Tous les travailleurs et travailleuses assurant l’accès à l’alimentation sont apparus indispensables, au vu des quantités de pertes et de l’insécurité alimentaire causée par le manque de main-d’œuvre. Leur labeur est pourtant si peu valorisé que les travailleurs agricoles ou les employés de la restauration ou de la grande distribution eux-mêmes sont parfois victimes de précarité alimentaire. Les futures politiques alimentaires devront réévaluer le travail de celles et ceux qui produisent, distribuent, mais aussi redistribuent notre nourriture. Cela aidera également à réduire les gaspillages.

Dilemme entre durabilité et sécurité sanitaire

La crise rappelle en même temps que nous avons bel et bien besoin d’un certain niveau d’excédents, non seulement pour faire face à des imprévus, mais aussi pour assurer la qualité nutritionnelle, gustative ou sanitaire de notre alimentation. Les fruits et légumes consommés au restaurant, par exemple, génèrent davantage de gaspillage, mais sont souvent meilleurs sur le plan nutritionnel que des produits moins périssables. Certaines règles d’hygiène sont aussi sources de gaspillage alimentaire, comme des dates de péremption strictes ou des restrictions sur la réutilisation de sous-produits animaux, au nom de la sécurité sanitaire. Il est possible que les mesures d’hygiène renforcées par la pandémie poussent à utiliser davantage d’emballages jetables, générant des déchets, de la pollution et paradoxalement d’autres conséquences néfastes pour la santé.

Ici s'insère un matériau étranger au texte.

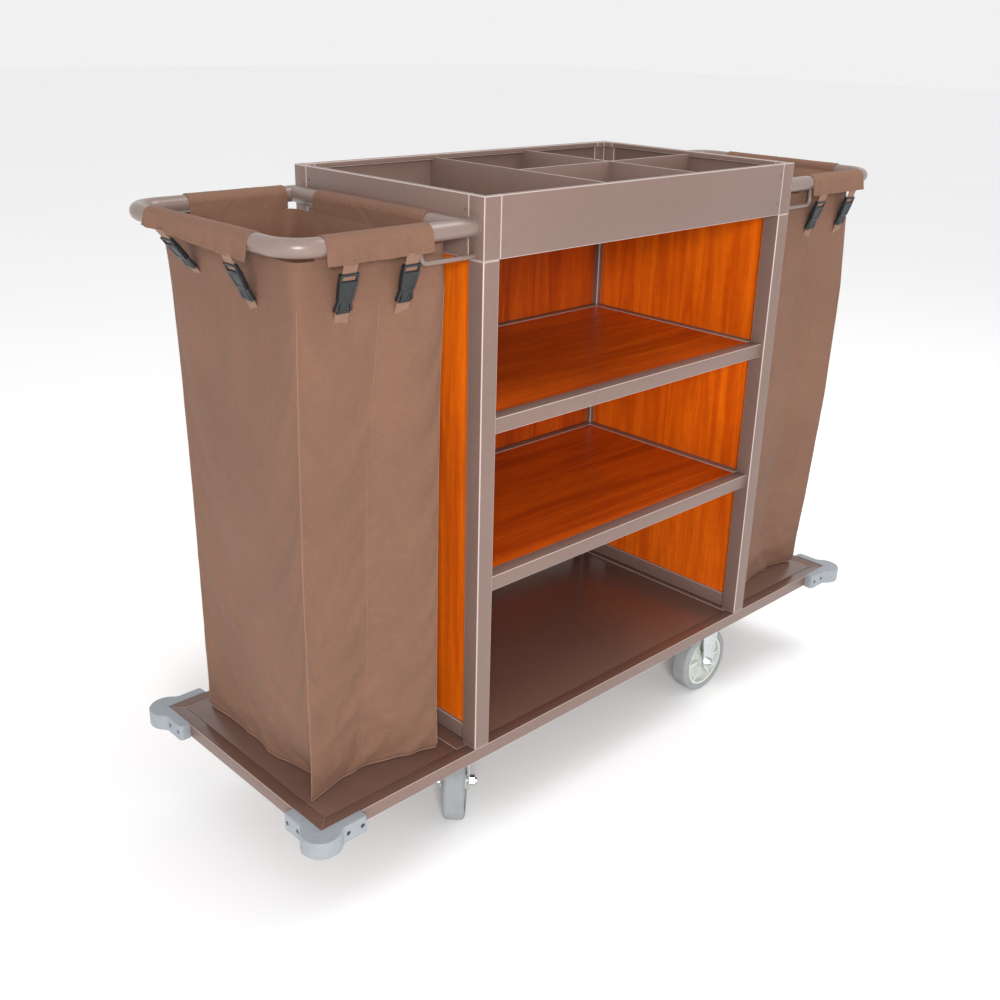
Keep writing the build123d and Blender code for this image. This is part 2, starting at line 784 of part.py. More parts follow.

Les objectifs environnementaux n’étant pas la priorité, certaines actions visant à développer l’économie circulaire ont été suspendues jusqu’à nouvel ordre. Des villes américaines ont coupé le budget de la collecte de compost, considérée comme un service non essentiel, alors même que les agriculteurs reçoivent des subventions pour des engrais chimiques. Comment la situation actuelle peut-elle alors amener à transformer les systèmes alimentaires en alliant durabilité et sécurité alimentaire ?

Réformer les politiques agricoles

Les plans de relance devront soutenir des modes de production moins intensifs tels que l’agroécologie, qui préservent les ressources tout en valorisant le travail des agriculteurs et leurs produits, durables et de qualité. Les politiques et mécanismes fiscaux adoptés contre le gaspillage doivent quant à eux encourager d’abord la prévention des pertes et gaspillages, puis la redistribution de la nourriture excédentaire aux citoyens et citoyennes, à condition qu’elle soit de bonne qualité nutritionnelle et gustative.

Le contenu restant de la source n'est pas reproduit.